Underlying Issues Connected with Blood Pressure
Several underlying causative factors have been well-studied regarding their effects on blood pressure.
While most of us know that being over weight or obese, smoking, or eating a diet of processed foods high in sodium, fructose, and other chemical additives contributes to hypertension, there are some other less obvious—but highly significant—
factors that can lead to hypertension. Even if you don’t smoke, eat a bad diet or are over weight.
Let’s dive into some of those other factors.
One of the biggest factors in chronic disease that we have seen emerge is inflammation.
Inflammation has been tied to most all serious and chronic diseases, including: cancer, obesity, diabetes, Crohn’s disease, heart disease, arthritis, and many more. Inflammation is the body’s response to an invader, or an irritant. Inflammation can include redness, pain, irritation, and an activated immune system. Chronic inflammation, however is not a good thing. A diet high in sugar and processed food scan cause chronic inflammation in the blood vessels, which then can be the beginning of heart disease, as our bodies lay down deposits of cholesterol in an attempt to soothe the injured areas in our blood vessels.

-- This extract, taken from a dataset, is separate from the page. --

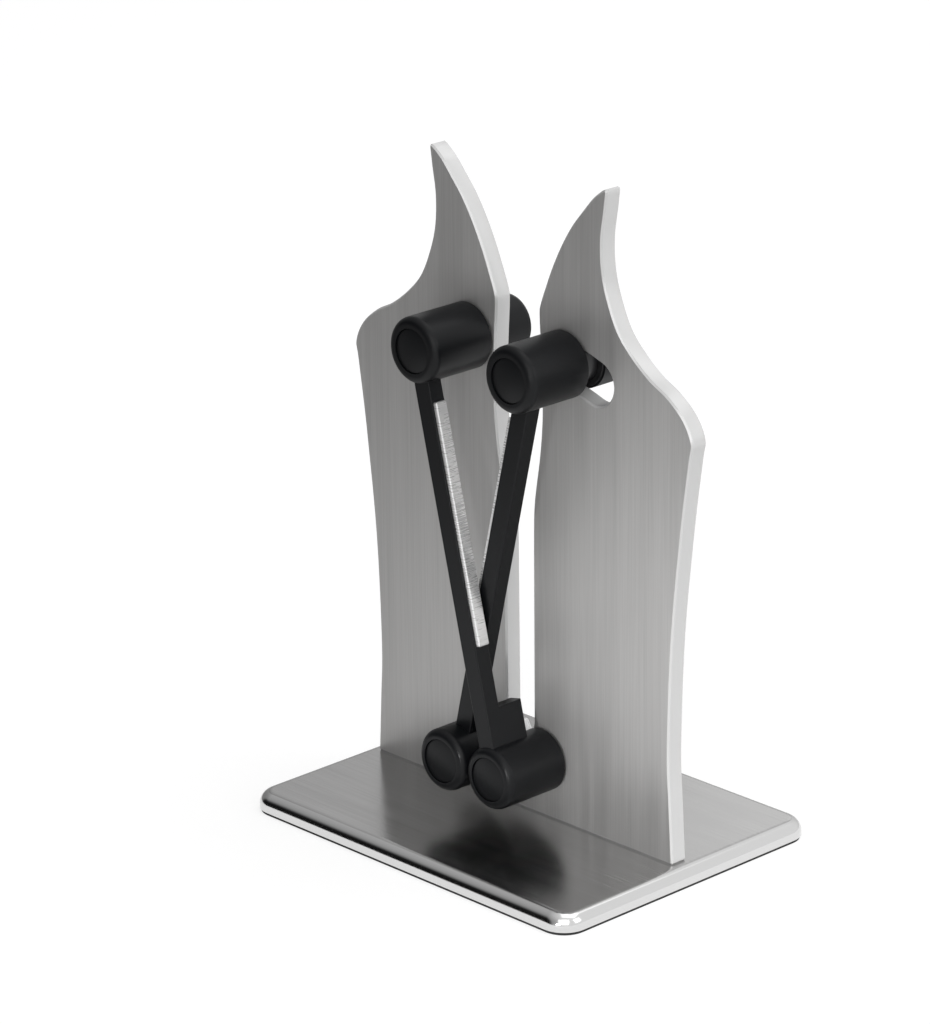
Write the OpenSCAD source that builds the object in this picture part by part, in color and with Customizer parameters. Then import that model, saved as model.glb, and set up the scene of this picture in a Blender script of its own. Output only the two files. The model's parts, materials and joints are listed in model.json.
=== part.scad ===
// Table-top knife sharpener: a horned steel frame plate on a weighted base, with two sprung arms
// that cross in front of the plate's blade slot and carry hard-metal sharpening bars.
// Each arm turns on the hub at the other side of the middle, and its head runs in an arc slot.
// Lengths are in millimetres. X runs along the plate, -Y is the front, Z is up from the table.

/* [Overall] */
// Height from the table to the tips of the horns
overall_h = 170.6; // [150:0.2:190]
// Width over the shoulders of the frame plate
shoulder_w = 116.2; // [106:0.1:126]

/* [Base] */
// Width of the base
base_w = 112.5; // [100:0.5:124]
// Depth of the base
base_d = 87; // [76:1:100]
// Radius of the base's corners
base_corner_r = 6.5; // [4:0.5:12]
// Thickness of the folded steel of the base cover
base_sheet_t = 1.2; // [0.8:0.1:1.4]
// Height of the base cover's rim
base_rim_h = 4.4; // [4:0.1:6]
// Radius of the bend along the top of the rim
base_bend_r = 3.4; // [2:0.1:3.4]
// Thickness of the non-slip pad
pad_t = 0.8; // [0.6:0.1:1.2]
// How far the pad's edge lies inside the cover's rim
pad_inset = 0.4; // [0.2:0.1:0.8]

/* [Frame plate] */
// Thickness of the frame plate
plate_t = 5; // [4:0.25:6]
// Height of the blade slot's rounded floor above the base
slot_floor_h = 19.4; // [17:0.2:22]
// Half width of the blade slot at its rounded floor
slot_floor_r = 4.6; // [4:0.1:5.4]

/* [Arms] */
// Half the distance between the two arm pivots
pivot_x = 8.4; // [8.3:0.05:9]
// Height of the arm pivots above the table
pivot_z = 20.6; // [18.6:0.2:22]
// Half the distance between the two heads at rest
head_x = 16.6; // [16:0.1:18]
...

Recent scientific studies have shown that low-grade chronic inflammation seems to happen just prior to the on set of what is commonly called ‘essential’ hypertension. Around 90% of hypertension cases are classified as ‘essential’ hypertension—meaning the precise cause is unknown. Hypertension is associated with inflammation; however, whether inflammation is a cause or effect of hypertension is not well understood.
So, the question is—does inflammation promote hypertension?
An area of particular scientific interest revolves around the inflammatory marker C-reactive protein (CRP). CRP is a very common inflammatory marker in blood vessels and serves as an important measurement for heart disease risk. This study, which showed that subjects with a CRP of greater than 3mg/l were at an increased risk of developing hypertension, compared to those subjects with a CRP of less than 1mg/l. These findings add to the growing body of scientific evidence that shows inflammation plays an important role in the development of heart disease, and now potentially, hypertension. Information from previous studies seem to show that elevated levels of CRP in the blood can degrade the blood vessels walls, causing them to be more rigid, and to not function correctly.
This creates higher blood pressure levels, which in turn can lead to more advanced heart disease. Other recent studies also show that the presence of chronic, low grade inflammation can actually predict the development of high blood pressure.